ML: What is your rebuttal to the people who claim that the Eavor loop can never be economically viable?

 

JR: When we first started doing this, a lot of people came out and argued that the thermodynamics were wrong, that we wouldn't actually get the amount of heat out that we're talking about. As we convince one person after another that the thermodynamics are right, that all our calculations are correct, then they would question how expensive is it going to be and is that commercial? I would think that the thermodynamics themselves are now considered settled science because the Department of Energy did their own thermodynamic analysis on Eavor loops and even the government says the thermodynamics are correct. 

 

Now, when it comes to economics, anything that's at an early stage of development starts out with an expensive cost per unit. We look for a lot of our early projects in places like Germany, where sure we got expensive power, but we're able to deliver the type of power they want, where they want it, and they're willing to pay 251 euros per megawatt hour for a 20 year guarantee from the German government.
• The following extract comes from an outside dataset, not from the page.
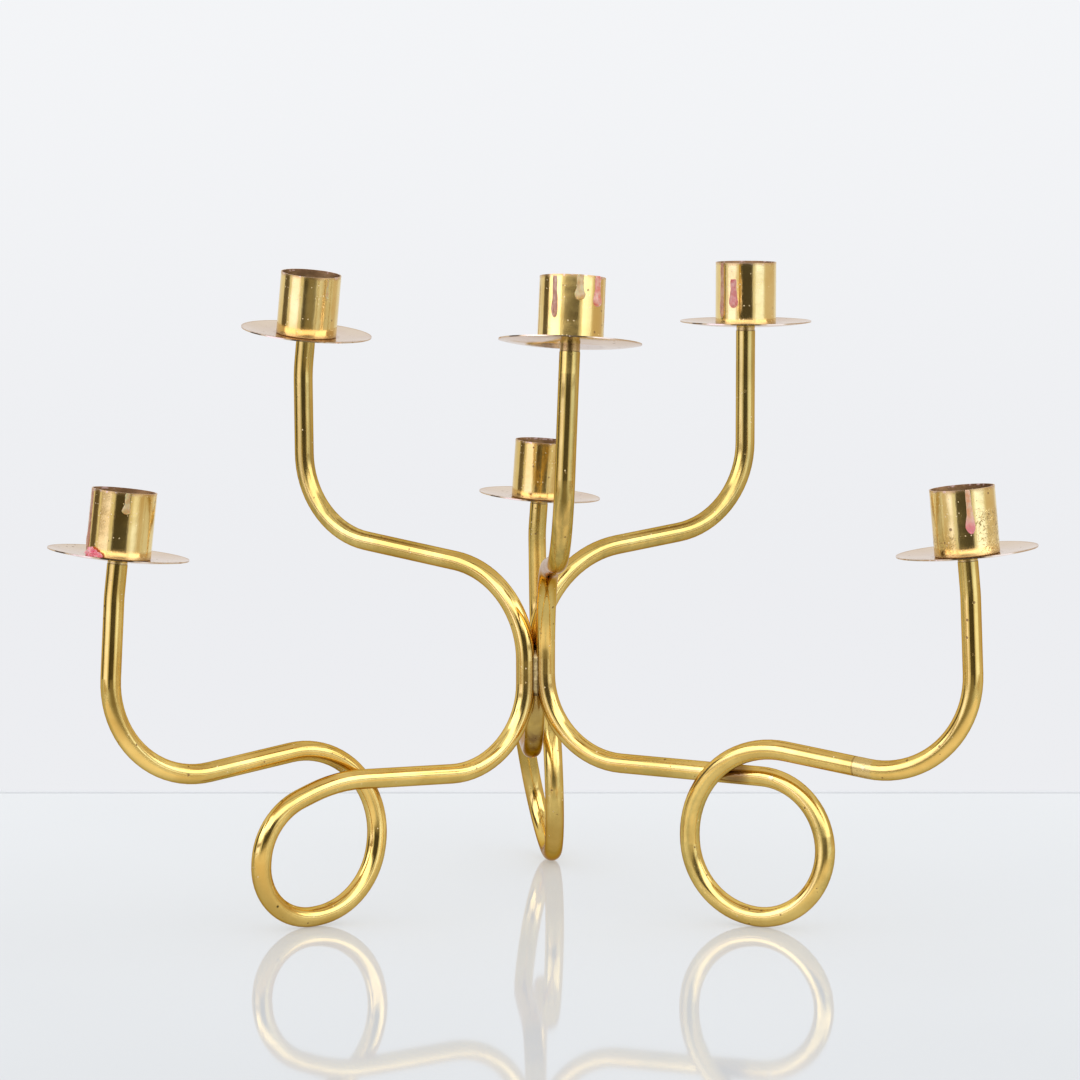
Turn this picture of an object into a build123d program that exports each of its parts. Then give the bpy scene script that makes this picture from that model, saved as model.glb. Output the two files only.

That's financeable even at an early stage of development when things are at a high unit cost but of course just like the shale revolution in the oil and gas industry, with volume, you can drive down a learning curve the same way shale drilling did, the same way wind did. We're looking at driving the cost down to about six cents or below per kilowatt hour.

 

ML: Why would somebody want an Eavor loop over wind and solar?

 

JR: As we've discovered recently in California and Texas there is nothing cheaper per kilowatt hour than wind and solar, but they're intermittent, they don't work when the sun doesn't shine, and wind doesn't blow. To make wind and solar reliable, you need other sources of energy in the grid that provide the baseload. Big coal plants and gas peaker plants and nuclear plants are being phased out. So the question is, what do you replace those with, you can't replace them all just with solar and batteries, you end up blanketing the entire surface of the earth with solar cells. With Eavor loops a lot of it would still be solar, but what we'd squeeze out is a lot of the battery storage, a lot of the pumped hydro and doing that would save $20 billion a year just in the western US. 

 

ML: Are you now just getting your inbox filled with the resumes of subsurface engineers and oil and gas people saying “I want to jump ship”? 

 

JR: Definitely. But more than any other startup I've had, we get what I can only call fan mail. And a lot of those are people saying “Yeah, I really want to work with you. Here's my background, here's my thoughts.” But a lot of it is people just writing and saying “that's amazing, keep up the good work.” I'm a little bit unused to that, but it certainly makes it exciting. And I know for our entire team, they're motivated, not just from all the traditional, good reasons that doing a startup is exciting but they really feel like they're doing something good, making the world a better place. That is a powerful combination, if you can have the excitement of a startup, and actually feel like you're changing things for the better.